* _AIM OF THE EXERCISE_:
Output, word for word, every line from the line with "obj.data.transform(obj.matrix_world)" through the final line of the data below.

* _SOURCE EXCERPT_:
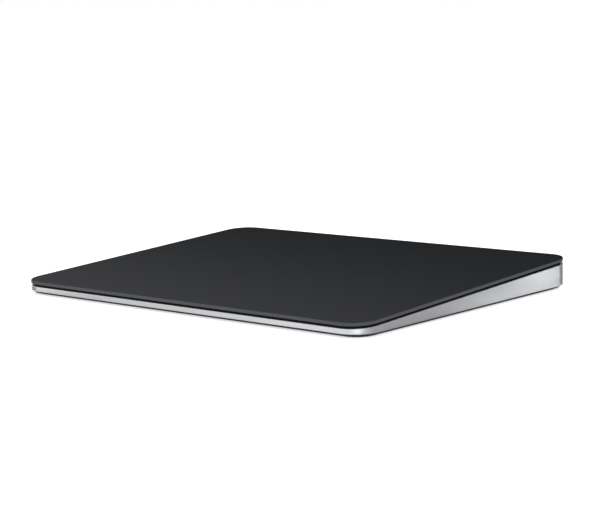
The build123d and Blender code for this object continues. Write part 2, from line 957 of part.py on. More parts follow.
def switch_bezel():
    """Cup in the window of the rear wall, with a slot in its floor for the neck."""
    body = prism_y(SlotOverall(bezel_length, bezel_height), switch_x, port_z, inner_y, depth / 2 - seat_gap)
    body -= prism_y(SlotOverall(cup_length, cup_height), switch_x, port_z, cup_floor, depth / 2)
    slot = Rectangle(2 * slot_half, neck_height + 2 * neck_gap)
    body -= prism_y(slot, switch_x, port_z, inner_y - overrun, depth / 2)
    return body - marker(depth / 2)


def on_marker():
    """Coloured patch in the floor of the cup, bare while the switch is on."""
    return marker(cup_floor)


def switch_knob():
    """Thumb slider with three grip grooves and a neck that reaches through the wall."""
    face = SlotOverall(knob_length, cup_height - 2 * knob_side_gap)
    body = prism_y(face, knob_x, port_z, cup_floor + seat_gap, knob_rear)
    groove = Rectangle(knob_groove_width, knob_groove_height)
    groove_floor = knob_rear - knob_groove_depth
    for n in (-1, 0, 1):
        body -= prism_y(groove, knob_x + n * knob_groove_pitch, port_z, groove_floor, depth / 2)
    neck = Rectangle(neck_length, neck_height)
    neck_end = groove_floor - knob_groove_depth
    return body + prism_y(neck, knob_x, port_z, lever_rear - lever_socket, neck_end)


def switch_lever():
    """Sliding piece inside the switch, which the neck plugs into."""
    face = Rectangle(lever_length, lever_height)
    body = prism_y(face, knob_x, port_z, lever_rear - lever_depth, lever_rear)
    socket = Rectangle(neck_length + 2 * seat_gap, neck_height + 2 * seat_gap)
    return body - prism_y(socket, knob_x, port_z, lever_rear - lever_socket, depth / 2)


def switch_body():
    """Case of the switch on the rear board, open to the rear along the lever's travel."""
    front = lever_rear - switch_body_depth
    body = block(switch_x - switch_body_length / 2, switch_x + switch_body_length / 2,
                 front, lever_rear, io_top, 2 * port_z - io_top)
    half_room = (lever_length + switch_travel) / 2 + neck_gap
    half_high = lever_height / 2 + seat_gap
    return body - block(switch_x - half_room, switch_x + half_room, front + switch_body_back, depth / 2,
                        port_z - half_high, port_z + half_high)


# Aerial

aerial_left = -width / 2 + aerial_from_side
aerial_right = -io_left - aerial_board_gap
aerial_rear = inner_y - aerial_wall_gap
aerial_front = aerial_rear - aerial_depth
aerial_top = floor_top + aerial_height


def antenna_carrier():
    """Plastic block against the rear wall, hollow underneath."""
    body = block(aerial_left, aerial_right, aerial_front, aerial_rear, floor_top, aerial_top)
    return body - block(aerial_left + trace_margin, aerial_right - trace_margin, aerial_front - overrun,
                        aerial_rear - trace_margin, floor_top - overrun, aerial_top - trace_margin)


def antenna_trace():
    """Folded conductor on top of the carrier."""
    low = aerial_front + trace_margin / 2
    high = aerial_rear - trace_margin / 2
    end = aerial_right - cable_landing - 2 * trace_margin
    x = aerial_left + trace_margin
    y, other = low, high
    points = [(x, y)]
    while x + trace_pitch < end:
        points.append((x, other))
        x += trace_pitch
        points.append((x, other))
        y, other = other, y
    return level(trace(Polyline(*points), trace_width), aerial_top, aerial_top + trace_thickness)


def antenna_cable():
    """Thin round cable from the carrier down to the can of the radio."""
    y = (aerial_front + aerial_rear) / 2
    high = aerial_top + seat_gap + cable_radius
    low = io_top + radio_can_height + seat_gap + cable_radius
    path = FilletPolyline((aerial_right - cable_landing, y, high), (aerial_right, y, high),
                          (radio_can_left - cable_bend, y, low), (radio_can_left + cable_landing, y, low),
                          radius=cable_bend)
    return sweep(Plane(origin=path @ 0, z_dir=path % 0) * Circle(cable_radius), path=path)


nodes = {
    "enclosure": enclosure(),
    "base_film": base_film(),
    "base_plate": base_plate(),
    "trim_frame": trim_frame(),
    "stop_pads": stop_pads(),
    "touch_glass": touch_glass(),
    "glass_film": glass_film(),
    "sensor_board": sensor_board(),
    "backing_plate": backing_plate(),
    "controller_chips": controller_chips(),
    "chip_shield": chip_shield(),
    "attraction_bar": attraction_bar(),
    "bar_screws": bar_screws(),
    "gel_pads": gel_pads(),
    "strain_gauges": strain_gauges(),
    "beam_screws": beam_screws(),
    "gauge_flex_left": mirror(gauge_flex(io_left), about=Plane.YZ),
    "gauge_flex_right": gauge_flex(io_right),
    "haptic_bracket": haptic_bracket(),
    "haptic_cores": haptic_cores(),
    "haptic_coils": haptic_coils(),
    "haptic_screws": haptic_screws(),
    "haptic_flex": haptic_flex(),
    "battery_cell": battery_cell(),
    "battery_tape": battery_tape(),
    "battery_circuit": battery_circuit(),
    "battery_lead": battery_lead(),
    "io_board": io_board(),
    "io_screws": io_screws(),
    "io_chips": io_chips(),
    "radio_can": radio_can(),
    "flex_connectors": flex_connectors(),
    "sensor_flex": sensor_flex(),
    "port_shell": port_shell(),
    "port_insulator": port_insulator(),
    "port_contacts": port_contacts(),
    "switch_bezel": switch_bezel(),
    "on_marker": on_marker(),
    "switch_knob": switch_knob(),
    "switch_lever": switch_lever(),
    "switch_body": switch_body(),
    "antenna_carrier": antenna_carrier(),
    "antenna_trace": antenna_trace(),
    "antenna_cable": antenna_cable(),
}
for name, (side, end) in corners.items():
    nodes["foot_" + name] = foot(side, end)
    nodes["force_beam_" + name] = force_beam(side, end)
    nodes["beam_shoe_" + name] = beam_shoe(side, end)

os.makedirs("parts", exist_ok=True)
for name, shape in nodes.items():
    export_step(shape, f"parts/{name}.step")
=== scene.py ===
import json
import math

import bmesh
import bpy
from mathutils import Matrix, Vector

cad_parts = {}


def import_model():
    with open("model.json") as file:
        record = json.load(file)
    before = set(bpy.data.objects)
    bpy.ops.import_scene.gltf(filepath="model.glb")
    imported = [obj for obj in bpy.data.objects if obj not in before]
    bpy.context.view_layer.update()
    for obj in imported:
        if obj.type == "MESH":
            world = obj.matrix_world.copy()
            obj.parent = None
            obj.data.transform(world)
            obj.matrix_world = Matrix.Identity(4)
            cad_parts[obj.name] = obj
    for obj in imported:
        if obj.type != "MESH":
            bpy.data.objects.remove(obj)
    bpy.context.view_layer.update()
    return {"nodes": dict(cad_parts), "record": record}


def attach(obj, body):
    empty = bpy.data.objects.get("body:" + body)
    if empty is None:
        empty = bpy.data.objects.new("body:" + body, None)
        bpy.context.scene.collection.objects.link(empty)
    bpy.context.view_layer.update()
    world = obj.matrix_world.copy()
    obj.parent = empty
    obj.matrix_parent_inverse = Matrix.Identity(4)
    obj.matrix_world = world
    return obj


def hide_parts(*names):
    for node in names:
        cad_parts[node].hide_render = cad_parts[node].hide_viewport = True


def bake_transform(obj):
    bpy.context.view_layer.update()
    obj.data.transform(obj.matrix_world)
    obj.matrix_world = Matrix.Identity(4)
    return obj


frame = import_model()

# All lengths are in metres. The pad lies with its low edge towards -Y and its high rear edge at +Y.
MM = 0.001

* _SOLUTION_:
    obj.data.transform(obj.matrix_world)
    obj.matrix_world = Matrix.Identity(4)
    return obj


frame = import_model()

# All lengths are in metres. The pad lies with its low edge towards -Y and its high rear edge at +Y.
MM = 0.001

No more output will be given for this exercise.